• Set task: Please repeat the records below exactly, from the first line through the line containing "import numpy as np", and nothing more.

• Record extracts:
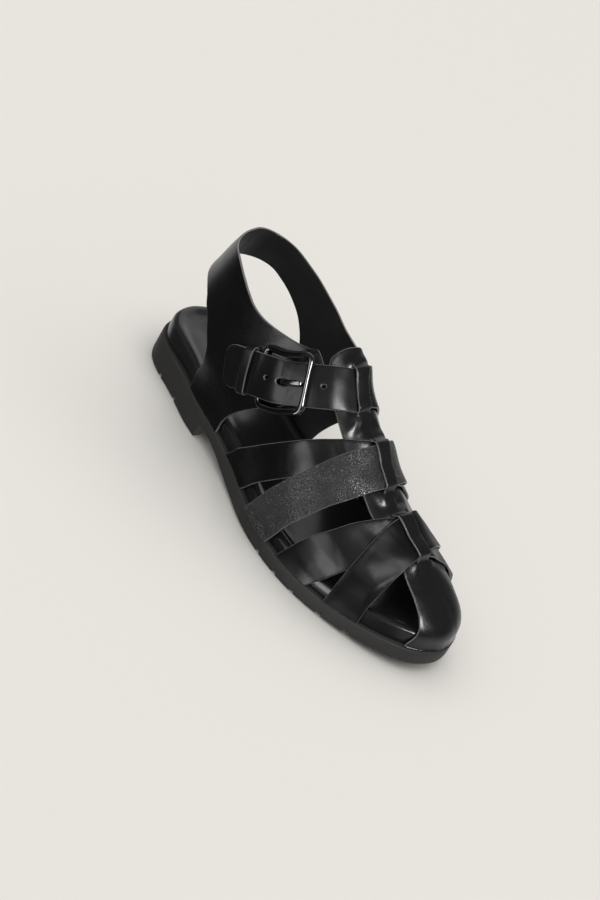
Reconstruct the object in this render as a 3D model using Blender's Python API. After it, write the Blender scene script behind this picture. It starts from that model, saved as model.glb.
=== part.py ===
"""Fisherman sandal, right shoe: outsole, footbed, strap upper, closure strap, buckle, prong and keeper.

Lengths in the tables are millimetres; the meshes are in metres.
Working axes: x lateral, y forward from the heel, z up from the ground.
The finished shoe is moved so that its origin is the centre of its footprint.
"""
import math

import bmesh
import bpy
from mathutils import Vector
from mathutils.geometry import delaunay_2d_cdt
import numpy as np

# ---------------------------------------------------------------- sizes, mm
# Sole outline, a row per station: y from the heel, lateral x, medial x.
OUTLINE = (
    (-0.2, 5.6, -19.2),
    (4.0, 11.7, -25.2),
    (10.0, 16.6, -30.2),
    (20.0, 20.3, -33.9),
    (38.0, 23.6, -34.3),
    (60.0, 29.2, -30.8),
    (85.0, 32.2, -25.6),
    (110.0, 36.8, -24.2),
    (140.0, 45.2, -31.0),
    (168.0, 48.2, -39.2),
    (190.0, 46.3, -42.0),
    (215.0, 38.9, -40.2),
    (237.0, 28.8, -34.7),
    (250.0, 20.2, -27.2),
    (258.0, 11.4, -17.6),
)
HEEL_POINT = (-7.0, -2.9)
TOE_POINT = (-3.5, 262.0)

HEEL_SOLE = 17.9          # outsole height at the heel seat
FORE_SOLE = 9.8           # outsole height under the ball
TOE_SPRING = 6.5
SPRING_FROM = 185.0
FEATHER_INSET = 2.7       # strap inner face, in from the sole edge
FEATHER_GAP = 0.3

# Last sections ahead of the ankle: y, ridge z, then for the lateral and the
# medial half: belly bulge past the feather, belly height, fullness at the ridge, rise from the belly.
SECTIONS = (
    (106.0, 107.5, -0.3, 22.0, 0.50, 0.60, 7.0, 36.0, 0.34, 0.40),
    (120.0, 98.0, 0.0, 18.0, 0.50, 0.60, 5.0, 30.0, 0.32, 0.36),
    (135.0, 87.5, 0.0, 13.0, 0.52, 0.60, 3.0, 24.0, 0.28, 0.30),
    (155.0, 75.5, 0.0, 10.0, 0.55, 0.60, 1.0, 16.0, 0.22, 0.24),
    (175.0, 65.0, 0.0, 9.5, 0.57, 0.60, 0.2, 11.0, 0.20, 0.22),
    (195.0, 56.0, 0.0, 9.5, 0.60, 0.60, 0.0, 9.5, 0.24, 0.26),
    (215.0, 48.5, 0.0, 9.5, 0.61, 0.60, 0.0, 9.5, 0.32, 0.34),
    (225.0, 44.5, 0.0, 9.5, 0.62, 0.60, 0.0, 9.5, 0.38, 0.40),
)
RIDGE_X = -5.0
ANKLE_Y = 106.0
TOE_Y = 225.0
TOE_SLOPE = 0.45          # fall of the ridge ahead of TOE_Y

# Ankle sections, a row per fan angle about the instep point: angle, lateral x, medial x,
# distance to the belly, distance to the back, front fullness, rise from the belly.
ANKLE = (
    (15.0, 31.5, -30.0, 72.0, 134.0, 0.42, 0.57),
    (30.0, 31.0, -31.0, 70.0, 136.0, 0.36, 0.56),
    (45.0, 30.0, -30.5, 68.0, 136.0, 0.33, 0.55),
    (60.0, 28.6, -29.5, 62.0, 118.0, 0.30, 0.55),
    (75.0, 26.6, -27.5, 57.0, 98.5, 0.28, 0.55),
    (90.0, 25.0, -25.5, 55.0, 87.5, 0.26, 0.55),
)
BACK_X = -5.0


def smooth(t):
    t = np.clip(t, 0.0, 1.0)
    return t * t * (3.0 - 2.0 * t)


def hermite(xs, ys, x):
    """Smooth curve through a table, without overshoot."""
    xs = np.asarray(xs, float)
    ys = np.asarray(ys, float)
    x = np.atleast_1d(np.asarray(x, float))
    h = np.diff(xs)
    d = np.diff(ys) / h
    m = np.empty(len(xs))
    m[0] = d[0]
    m[-1] = d[-1]
    for i in range(1, len(xs) - 1):
        if d[i - 1] * d[i] <= 0.0:
            m[i] = 0.0
        else:
            w1 = 2.0 * h[i] + h[i - 1]
            w2 = h[i] + 2.0 * h[i - 1]
            m[i] = (w1 + w2) / (w1 / d[i - 1] + w2 / d[i])
    k = np.clip(np.searchsorted(xs, x) - 1, 0, len(h) - 1)
    t = (x - xs[k]) / h[k]
    inside = ((2 * t**3 - 3 * t**2 + 1) * ys[k] + (t**3 - 2 * t**2 + t) * h[k] * m[k]
              + (3 * t**2 - 2 * t**3) * ys[k + 1] + (t**3 - t**2) * h[k] * m[k + 1])
    low = ys[0] + (x - xs[0]) * m[0]
    high = ys[-1] + (x - xs[-1]) * m[-1]
    return np.where(x < xs[0], low, np.where(x > xs[-1], high, inside))


def closed_spline(points, count):
    """Even samples of a closed centripetal Catmull-Rom curve."""
    p = np.asarray(points, float)
    n = len(p)
    out = []
    for i in range(n):
        p0, p1, p2, p3 = p[i - 1], p[i], p[(i + 1) % n], p[(i + 2) % n]
        t0 = 0.0
        t1 = t0 + np.linalg.norm(p1 - p0) ** 0.5
        t2 = t1 + np.linalg.norm(p2 - p1) ** 0.5
        t3 = t2 + np.linalg.norm(p3 - p2) ** 0.5
        t = np.linspace(t1, t2, 24, endpoint=False)[:, None]
        a1 = (t1 - t) / (t1 - t0) * p0 + (t - t0) / (t1 - t0) * p1
        a2 = (t2 - t) / (t2 - t1) * p1 + (t - t1) / (t2 - t1) * p2
        a3 = (t3 - t) / (t3 - t2) * p2 + (t - t2) / (t3 - t2) * p3
        b1 = (t2 - t) / (t2 - t0) * a1 + (t - t0) / (t2 - t0) * a2
        b2 = (t3 - t) / (t3 - t1) * a2 + (t - t1) / (t3 - t1) * a3
        out.append((t2 - t) / (t2 - t1) * b1 + (t - t1) / (t2 - t1) * b2)
    c = np.vstack(out)
    c = np.vstack([c, c[:1]])
    d = np.r_[0.0, np.cumsum(np.linalg.norm(np.diff(c, axis=0), axis=1))]
    s = np.linspace(0.0, d[-1], count, endpoint=False)
    return np.c_[np.interp(s, d, c[:, 0]), np.interp(s, d, c[:, 1])]


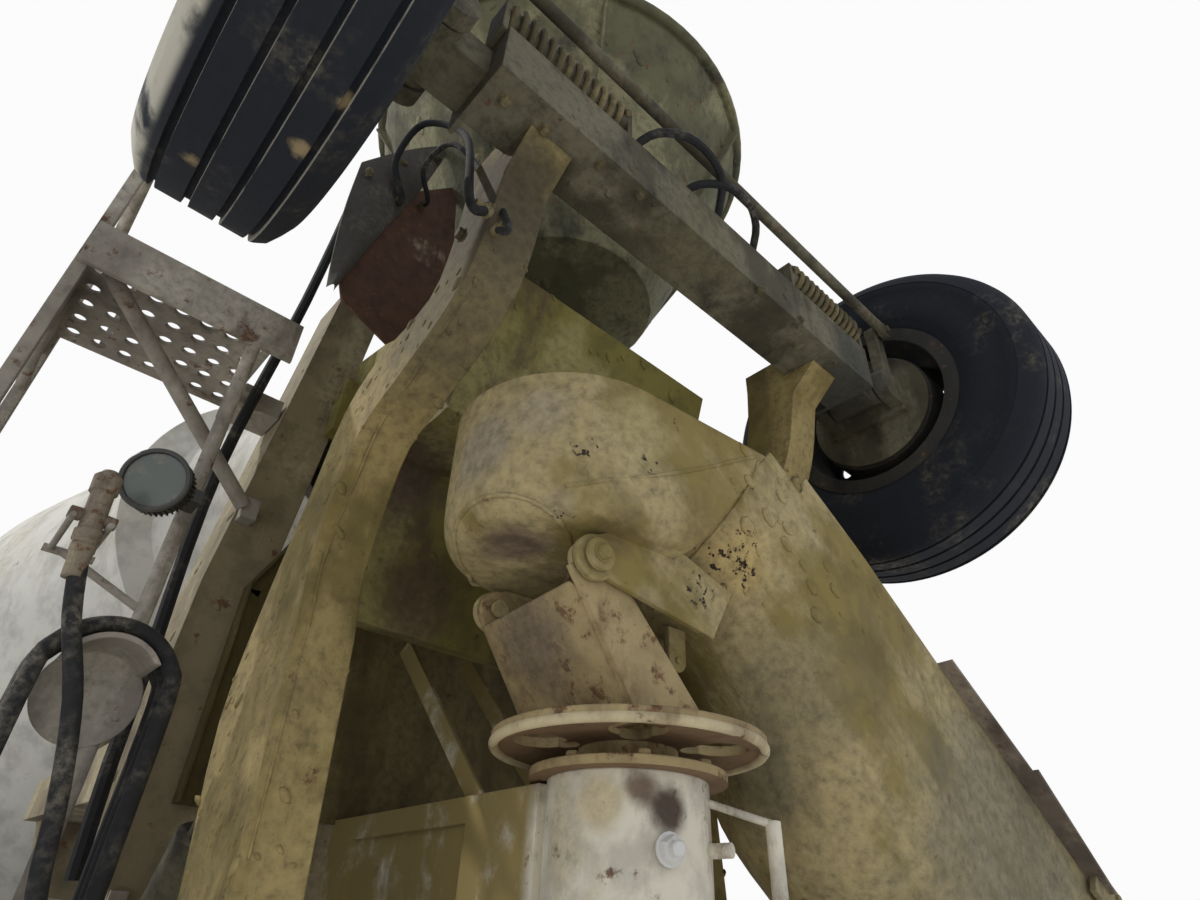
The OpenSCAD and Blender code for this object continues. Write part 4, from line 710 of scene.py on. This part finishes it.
def tyre_skin(bm, cx, cy, cz, r, w, grooves, lug_deep, sides, slots):
    """A hollow tyre about an axle along x, with a lug cut at every few of its sections."""
    half = w / 2
    top = [(-half + 0.012, r - 0.036), (-half + 0.026, r - 0.013), (-half + 0.044, r - 0.003)]
    outer = [(-half + 0.032, BEAD_R + 0.001), (-half + 0.02, BEAD_R + 0.008), (-half + 0.02, BEAD_R + 0.024),
             (-half + 0.014, BEAD_R + 0.03), (-half + 0.008, BEAD_R + 0.052), (-half + 0.006, BEAD_R + 0.054),
             (-half + 0.001, BEAD_R + 0.09), (-half, BEAD_R + 0.12), (-half + 0.002, r - 0.085),
             (-half + 0.001, r - 0.083), (-half + 0.003, r - 0.06), (-half + 0.001, r - 0.058)]
    tread = []
    for g in grooves:
        u = g * half
        tread += [(u - 0.0065, r - 0.001), (u - 0.005, r - 0.014),
                  (u + 0.005, r - 0.014), (u + 0.0065, r - 0.001)]
    inner = [(half - 0.06, BEAD_R + 0.012), (half - 0.02, BEAD_R + 0.1), (half - 0.06, r - 0.05),
             (-half + 0.06, r - 0.05), (-half + 0.02, BEAD_R + 0.1), (-half + 0.06, BEAD_R + 0.012)]
    line = outer + top + tread + [(-u, v) for u, v in reversed(outer + top)] + inner
    loops = []
    for k in range(sides):
        a = 2 * math.pi * k / sides
        loop = []
        for i, (u, v) in enumerate(line):
            on_tread = len(outer) <= i < len(line) - len(inner) - len(outer)
            shoulder = on_tread and abs(u) > abs(grooves[0]) * half + 0.01
            if shoulder and k % slots == 0:
                v = v - lug_deep
            loop.append(bm.verts.new((cx + u, cy + v * math.sin(a), cz + v * math.cos(a))))
        loops.append(loop)
    n = len(line)
    for a, b in zip(loops, loops[1:] + loops[:1]):
        for k in range(n):
            bm.faces.new((a[k], b[k], b[(k + 1) % n], a[(k + 1) % n]))


def wheel_facts(tyre):
    """A tyre's box, its axle's y and z, and its radius."""
    lo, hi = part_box(tyre)
    return lo, hi, (lo.y + hi.y) / 2, (lo.z + hi.z) / 2, (hi.z - lo.z) / 2


for side in ("left", "right"):
    lo, hi, cy, cz, r = wheel_facts(f"tyre_front_{side}")
    b = bmesh.new()
    tyre_skin(b, (lo.x + hi.x) / 2, cy, cz, r, hi.x - lo.x, ROAD_GROOVES, 0.005, 132, 4)
    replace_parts(piece(f"front_tyre_{side}", b, M["tyre"], f"wheel_front_{side}"), f"tyre_front_{side}")
    lo, hi, cy, cz, r = wheel_facts(f"tyre_booster_{side}")
    b = bmesh.new()
    tyre_skin(b, (lo.x + hi.x) / 2, cy, cz, r, hi.x - lo.x, BOOSTER_GROOVES, 0.0, 160, 4)
    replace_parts(piece(f"booster_tyre_{side}", b, M["booster_tyre"], f"wheel_booster_{side}"),
                f"tyre_booster_{side}")
    for i in (1, 2):
        lo, hi, cy, cz, r = wheel_facts(f"tyres_drive_{i}_{side}")
        b = bmesh.new()
        for cx in (lo.x + DRIVE_TYRE_W / 2, hi.x - DRIVE_TYRE_W / 2):
            tyre_skin(b, cx, cy, cz, r, DRIVE_TYRE_W, ROAD_GROOVES, 0.012, 132, 3)
        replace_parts(piece(f"drive_tyres_{i}_{side}", b, M["tyre"], f"wheels_drive_{i}_{side}"),
                    f"tyres_drive_{i}_{side}")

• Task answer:
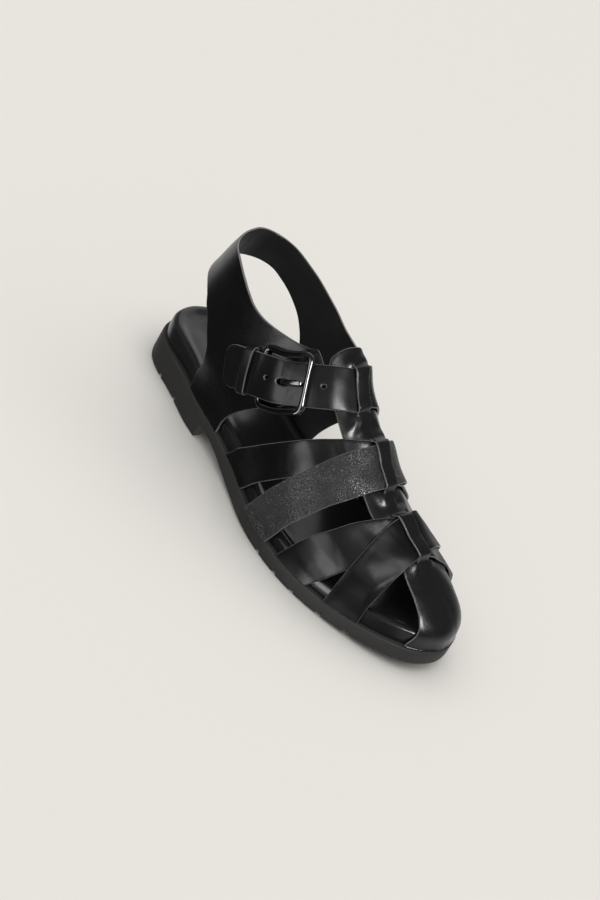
Reconstruct the object in this render as a 3D model using Blender's Python API. After it, write the Blender scene script behind this picture. It starts from that model, saved as model.glb.
=== part.py ===
"""Fisherman sandal, right shoe: outsole, footbed, strap upper, closure strap, buckle, prong and keeper.

Lengths in the tables are millimetres; the meshes are in metres.
Working axes: x lateral, y forward from the heel, z up from the ground.
The finished shoe is moved so that its origin is the centre of its footprint.
"""
import math

import bmesh
import bpy
from mathutils import Vector
from mathutils.geometry import delaunay_2d_cdt
import numpy as np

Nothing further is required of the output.